A little more than forty years ago, one of the first attempts at in-vitro fertilization ended when the chairman of the OB-GYN department at New York's Columbia-Presbyterian hospital took the test tube containing the growing embryos out of the incubator that was keeping them alive. The doctor who'd been growing them hadn't asked permission, and the chairman had plenty of reasons to step in—the equipment wasn't sterile, the hospital could be liable if the baby turned out wrong, the experiment was against federal regulations.
But within just a few years the first IVF baby was born, in England. She was a healthy baby:
She's now 36, with babies of her own. The first IVF baby in the U.S. followed a few years later, in 1981, and now about one percent of all babies born in the U.S.—more than 65,000 babies each year—are conceived using some form of assisted reproductive technology.
In the past 10 years or so, the use of these techniques has doubled, the Centers for Disease Control and Prevention says; it's become so popular that there's now an abundance of unused embryos in America's medical freezers.
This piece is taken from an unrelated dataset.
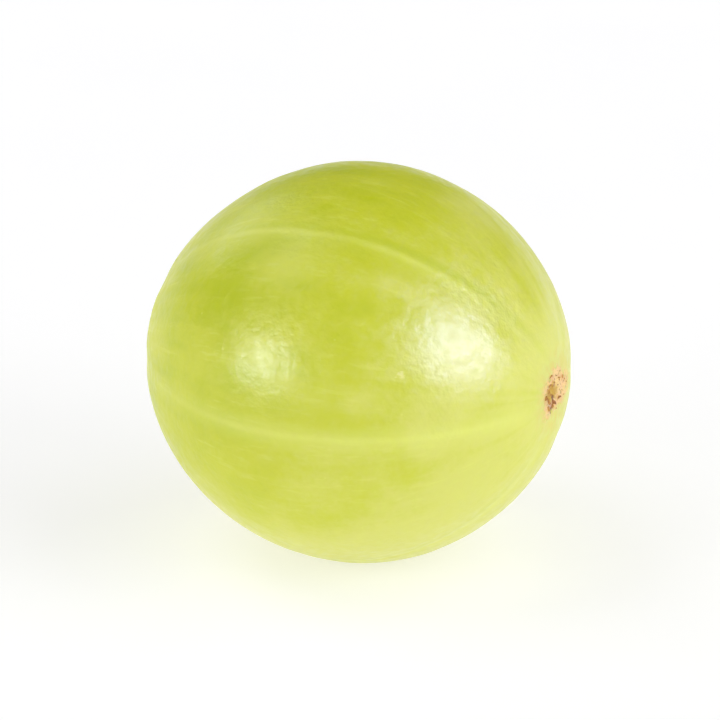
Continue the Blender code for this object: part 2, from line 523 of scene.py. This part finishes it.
def fibres(tree, width, length):
    """Noise in strands that run from end to end, with this width and length in mm."""
    sockets = {"X": turn_cos, "Y": turn_sin, "Z": product(tree, along, width / length)}
    vector = place(tree, "ShaderNodeCombineXYZ", sockets).outputs["Vector"]
    return swirl(tree, vector, DIAMETER / 2 / MM / width)


mottled = use_group(tree, cells, {"Vector": on_fruit, **SKIN_CELLS})
clouds = swirl(tree, on_fruit, 1 / CLOUD_SIZE, detail=1.0)
broad_fibres = fibres(tree, *BROAD_FIBRES)
fine_fibres = fibres(tree, *FINE_FIBRES)

# Noise lies mostly between 0.3 and 0.7, so the ramps over it are narrow. In each of the next lines: a
# place on the fruit, from where to where it counts, and how much paler it makes the flesh. The first is
# partly the stalk end's own paler tone and partly a painted sheen, the next two paint light from the
# floor onto the underside, and the last paints shade onto the top.
PALE_PLACES_AND_PAINTED_LIGHT = (
    # Partly the stalk end's own paler tone, partly a painted pale sheen.
    (stalk_mm, 34.0, 5.0, 0.88),
    # Two steps of painted light from the floor, on the underside.
    (height, 13 * MM, 2 * MM, 0.65),
    (height, 8 * MM, 3 * MM, 0.40),
    # Painted shade on the top.
    (height, 19 * MM, 25 * MM, -0.10),
)
paleness_and_painted_light = total(tree, -1.47, (mottled["Mottling"], 1.3), (clouds, 0.9), (broad_fibres, 0.8))
for measure, start, end, change in PALE_PLACES_AND_PAINTED_LIGHT:
    paleness_and_painted_light = maths(tree, "ADD", paleness_and_painted_light, ramp(tree, measure, start, end, 0.0, change))
flesh = tint(tree, ramp(tree, paleness_and_painted_light, -0.35, 0.35), DEEP_FLESH_AND_PAINTED_SHADE, FLESH)
flesh = tint(tree, ramp(tree, paleness_and_painted_light, 0.20, 1.05), flesh, PALE_FLESH_AND_PAINTED_LIGHT)

# Fibres near the surface show as short pale dashes, except close to the ends.
DASHES_SHOW = 0.22
DASHES_FROM_END = (2.0, 8.0)
from_blossom_end = ramp(tree, blossom_mm, *DASHES_FROM_END)
away_from_ends = product(tree, from_blossom_end, ramp(tree, stalk_mm, *DASHES_FROM_END))
dashes = product(tree, ramp(tree, fine_fibres, 0.52, 0.70), ramp(tree, broad_fibres, 0.40, 0.62))
flesh = tint(tree, product(tree, dashes, away_from_ends, DASHES_SHOW), flesh, SEAM)

# The seams: the deeper green strip of painted shade first, then the thin line and the band over it.
# Each has its width in mm and how strongly it shows.
PAINTED_SHADE_WIDTH, PAINTED_SHADE_SHOWS = 0.65, 0.60
LINE_WIDTH, LINE_SHOWS = 0.48, 0.42
BAND_WIDTH, BAND_SHOWS = 1.7, 0.40
painted_shade_mm = read(tree, "painted_shade_mm")
near_painted_shade = ramp(tree, painted_shade_mm, PAINTED_SHADE_WIDTH, 0.0, 0.0, PAINTED_SHADE_SHOWS)
flesh = tint(tree, product(tree, near_painted_shade, read(tree, "seam_painted_shade")), flesh, DEEP_FLESH_AND_PAINTED_SHADE)
wandering_seam = total(tree, -0.10, (seam_mm, 1.0), (mottled["Pebbling"], 0.10), (mottled["Clumps"], 0.10))
near_line = ramp(tree, wandering_seam, LINE_WIDTH, 0.0, 0.0, LINE_SHOWS)
near_band = ramp(tree, wandering_seam, BAND_WIDTH, 0.0, 0.0, BAND_SHOWS)
seam_line = product(tree, near_line, read(tree, "seam_line"))
seam_band = product(tree, near_band, read(tree, "seam_band"))
flesh = tint(tree, maths(tree, "ADD", seam_line, seam_band), flesh, SEAM)

# The two kinds of specks.
PALE_SPECKS_SHOW = 0.40
BROWN_SPECKS_SHOW = 0.55
pale_specks = use_group(tree, specks, {"Vector": on_fruit, **PALE_SPECKS})["Specks"]
flesh = tint(tree, product(tree, pale_specks, PALE_SPECKS_SHOW), flesh, SEAM)
brown_specks = use_group(tree, specks, {"Vector": on_fruit, **BROWN_SPECKS})["Specks"]
flesh = tint(tree, product(tree, brown_specks, BROWN_SPECKS_SHOW), flesh, BROWN_SPECK)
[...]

Part of the reason the use of IVF has grown so quickly in popularity is that a surprisingly large number of people—about one in eight, in the U.S—have some fertility issues.
As IVF has become routine, doctors have added to its powers, too. Four decades ago, no one had ever conceived a baby from an embryo created outside a woman's body. Now, doctors can sequence every letter of the genomes of IVF embryos and screen for genetic abnormalities. They can avoid diseases connected to mitochondrial DNA by creating embryos from three donors—one for the egg, one for the sperm, and a third for the mitochondria—all of whom transfer heritable DNA to any baby that results. Just last year, a team in Japan succeeded in reviving ovaries of women who had, essentially, entered menopause years earlier than most.
Some researchers are trying to make this relatively expensive sequence of treatments more affordable too. There are now ovary-stimulating drugs that can be taken orally, instead of via more expensive injections. And one low-cost design, for instance, is about the size of a shoe box—instead of a fancy incubator the embryos grow inside an aluminum heating box (although, as the inventors of this system told to BBC, a thermos worked, too). Turns out, embryos aren't so picky about where they'll grow—and although there's still plenty of risk that these procedures won't lead to pregnancy, the old-fashioned way is not perfect either.